SOURCE MATERIAL:
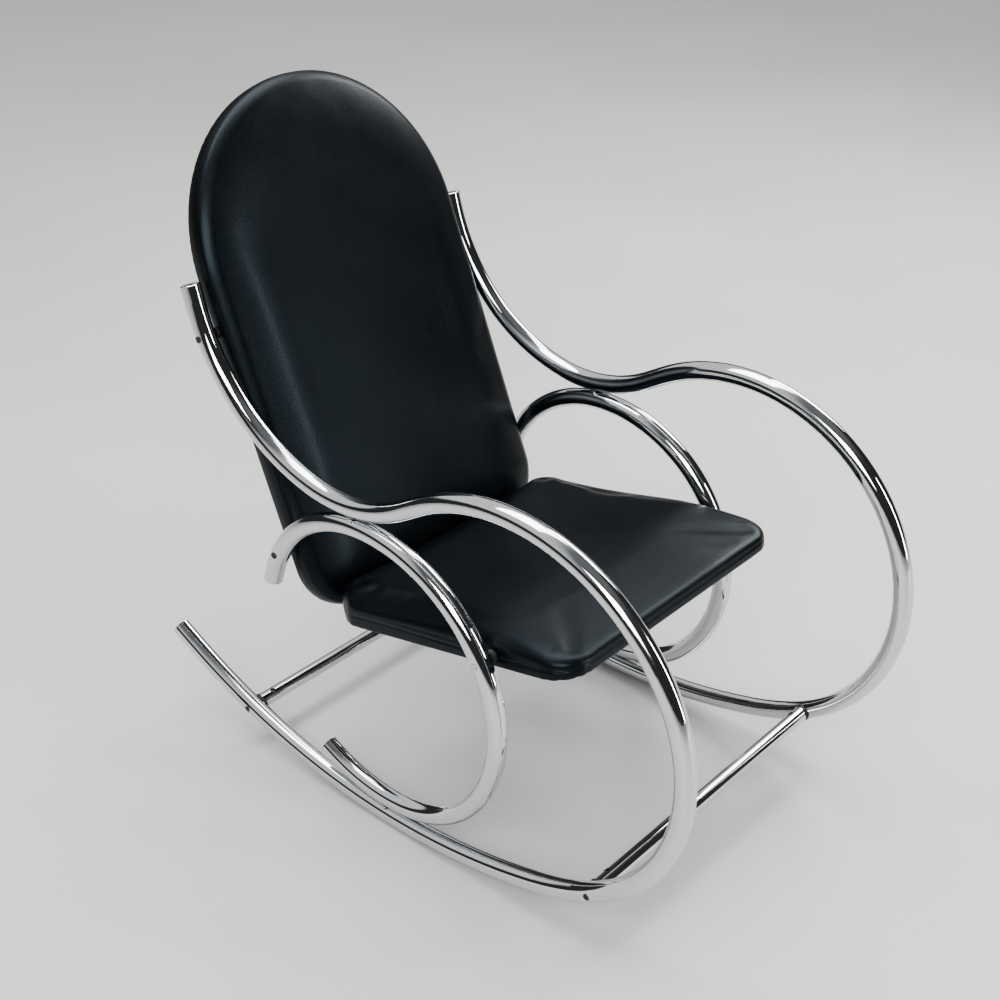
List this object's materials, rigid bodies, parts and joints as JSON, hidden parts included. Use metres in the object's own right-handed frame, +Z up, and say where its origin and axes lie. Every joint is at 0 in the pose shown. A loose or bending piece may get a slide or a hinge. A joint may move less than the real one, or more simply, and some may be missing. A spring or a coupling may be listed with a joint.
{
  "type": "rocking chair",
  "caption": "Rocking chair of bent chromed steel tube, with swept arms that run on into the runners and black padded vinyl back and seat.",
  "frame": {"origin": "on the floor, under the middle of the chair's overall width and depth", "axes": "+Z up, the sitter faces -Y, X across the chair; the chair is the same on both sides of the plane x = 0"},
  "size_m": [0.4946, 0.8705, 0.8618],
  "materials": {
    "chromed_tube": "polished, lightly pitted",
    "chromed_fittings": "polished",
    "blackened_steel": "semi-matte black",
    "bright_screws": "turned, dulled",
    "zinc_steel": "dull zinc",
    "black_vinyl": "satin, fine grain",
    "rear_panel_vinyl": "satin, fine grain",
    "plywood": "raw",
    "upholstery_foam": "matte",
    "dust_cloth": "matte weave",
    "black_rubber": "matte"
  },
  "bodies": {
    "root": {"left_arm_runner_tube": "chromed_tube", "right_arm_runner_tube": "chromed_tube", "left_inner_loop_tube": "chromed_tube", "right_inner_loop_tube": "chromed_tube", "tube_end_plugs": "chromed_fittings", "loop_joint_beads": "chromed_fittings", "front_stretcher": "chromed_tube", "rear_stretcher": "chromed_tube", "stretcher_washers": "black_rubber", "stretcher_bolts": "blackened_steel", "stretcher_barrel_nuts": "blackened_steel", "back_board": "plywood", "back_foam": "upholstery_foam", "back_cover": "black_vinyl", "back_rear_panel": "rear_panel_vinyl", "back_screws": "blackened_steel", "back_spacers": "blackened_steel", "back_inserts": "zinc_steel", "seat_board": "plywood", "seat_foam": "upholstery_foam", "seat_cover": "black_vinyl", "seat_dust_cloth": "dust_cloth", "seat_staples": "zinc_steel", "seat_screws": "bright_screws", "seat_bushes": "black_rubber", "seat_inserts": "zinc_steel", "joining_plates": "zinc_steel", "plate_screws": "zinc_steel"}
  },
  "joints": []
}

EXERCISE DESCRIPTION:
Without changing a word, restate the whole listing.

CORRECT RESULT:
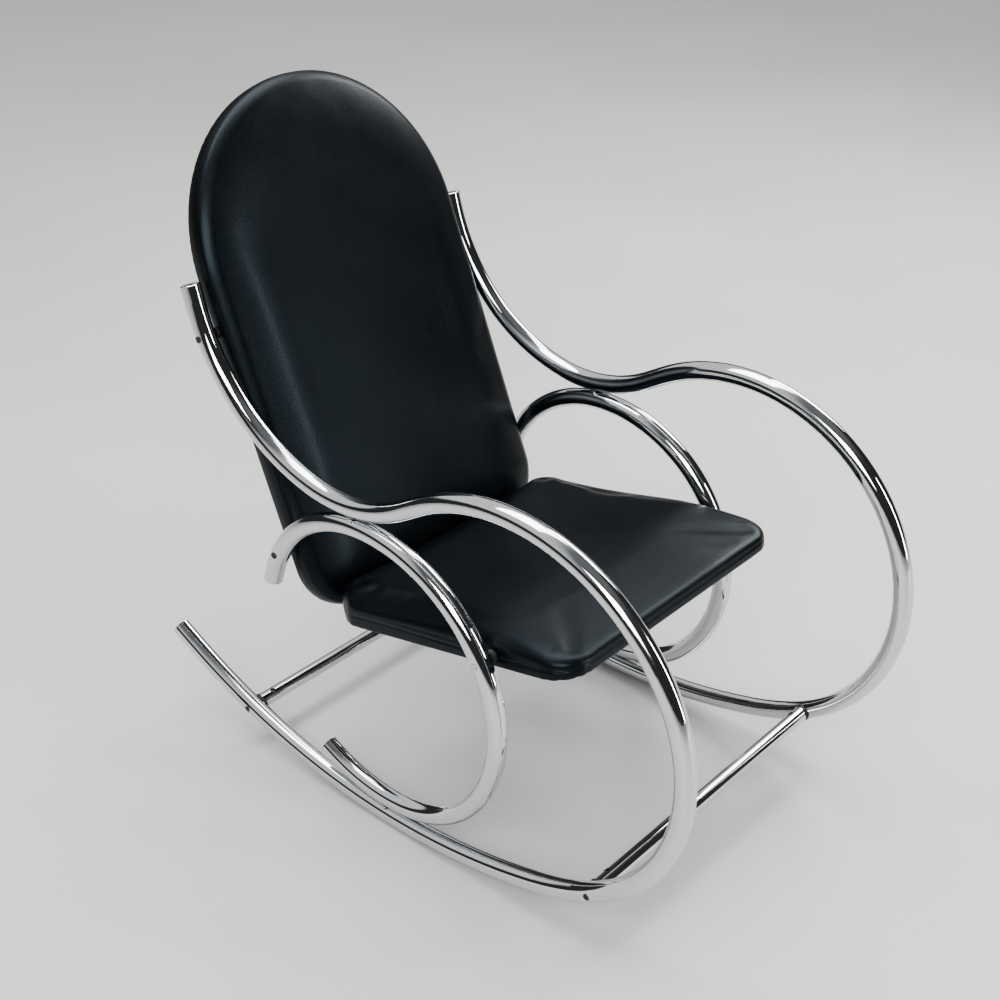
List this object's materials, rigid bodies, parts and joints as JSON, hidden parts included. Use metres in the object's own right-handed frame, +Z up, and say where its origin and axes lie. Every joint is at 0 in the pose shown. A loose or bending piece may get a slide or a hinge. A joint may move less than the real one, or more simply, and some may be missing. A spring or a coupling may be listed with a joint.
{
  "type": "rocking chair",
  "caption": "Rocking chair of bent chromed steel tube, with swept arms that run on into the runners and black padded vinyl back and seat.",
  "frame": {"origin": "on the floor, under the middle of the chair's overall width and depth", "axes": "+Z up, the sitter faces -Y, X across the chair; the chair is the same on both sides of the plane x = 0"},
  "size_m": [0.4946, 0.8705, 0.8618],
  "materials": {
    "chromed_tube": "polished, lightly pitted",
    "chromed_fittings": "polished",
    "blackened_steel": "semi-matte black",
    "bright_screws": "turned, dulled",
    "zinc_steel": "dull zinc",
    "black_vinyl": "satin, fine grain",
    "rear_panel_vinyl": "satin, fine grain",
    "plywood": "raw",
    "upholstery_foam": "matte",
    "dust_cloth": "matte weave",
    "black_rubber": "matte"
  },
  "bodies": {
    "root": {"left_arm_runner_tube": "chromed_tube", "right_arm_runner_tube": "chromed_tube", "left_inner_loop_tube": "chromed_tube", "right_inner_loop_tube": "chromed_tube", "tube_end_plugs": "chromed_fittings", "loop_joint_beads": "chromed_fittings", "front_stretcher": "chromed_tube", "rear_stretcher": "chromed_tube", "stretcher_washers": "black_rubber", "stretcher_bolts": "blackened_steel", "stretcher_barrel_nuts": "blackened_steel", "back_board": "plywood", "back_foam": "upholstery_foam", "back_cover": "black_vinyl", "back_rear_panel": "rear_panel_vinyl", "back_screws": "blackened_steel", "back_spacers": "blackened_steel", "back_inserts": "zinc_steel", "seat_board": "plywood", "seat_foam": "upholstery_foam", "seat_cover": "black_vinyl", "seat_dust_cloth": "dust_cloth", "seat_staples": "zinc_steel", "seat_screws": "bright_screws", "seat_bushes": "black_rubber", "seat_inserts": "zinc_steel", "joining_plates": "zinc_steel", "plate_screws": "zinc_steel"}
  },
  "joints": []
}